2022/12/24
ひさしぶりの南インドカレーを作った。
3年前、インドを旅したときに、スーツケースに詰め込んできたスパイスの残りはわずか。南インドならではの、酸味のきいたカレーに欠かせないタマリンドはとうに底をついていた。
インドのタマリンドは入手が難しく(ほぼタイ産)、さらにネットでの購入となると気乗りがせずに、気持ちがずいぶん遠ざかっていたところ、かつて知人が「タマリンドのかわりに梅酢を使った南インドのフィッシュカレー」をふるまってくれたことを思い出した。
そう、酸味はかならずしもタマリンドではなくてもいいはずだ。身近にあるもの…たとえば今の季節だったら高知の柑橘の直七(なおしち)にゆず、それから梅干し。手元にある「すっぱいもの」を寄せあつめ、勇気を出してえい!と鍋に入れたら、想像以上に「しっくりくる味」になって驚いた。

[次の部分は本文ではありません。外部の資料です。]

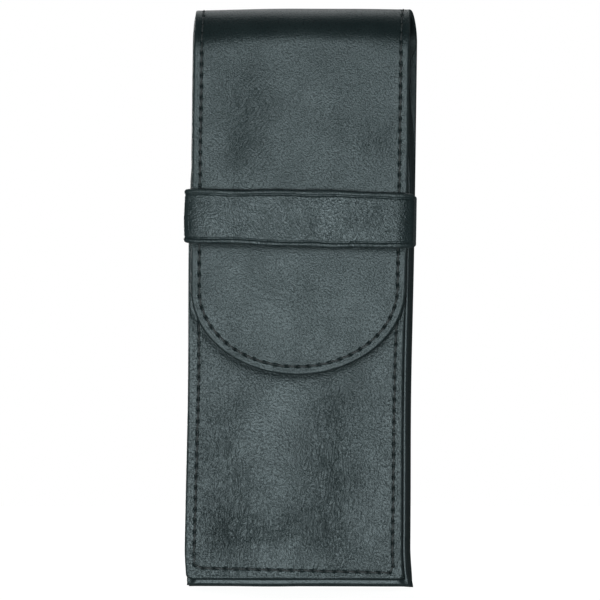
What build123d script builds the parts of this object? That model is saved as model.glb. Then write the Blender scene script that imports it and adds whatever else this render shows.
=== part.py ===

カレーは18人前とまずまずの量。それでも買い物は最小限がスリリング(トマトと玉葱、パパドがわりの餃子の皮とヨーグルト)。我が家の畑や方々からいただいた野菜と、スパイスとを思いつくままに組み合わせていけばいい。スパイス料理の美点は、どこまでも自由なところだと、手を動かしながらしみじみ思う。
3つの鍋にスパイシーな料理が満ちて、使いかけの野菜や使いきれずにいたもの、なにもかもが「あるべき場所」に納まって。
来年の、庭のカレーリーフが茂りはじめる頃に、また南インドカレー屋さんをやりたいな、と夢みるように思った雪降る1日。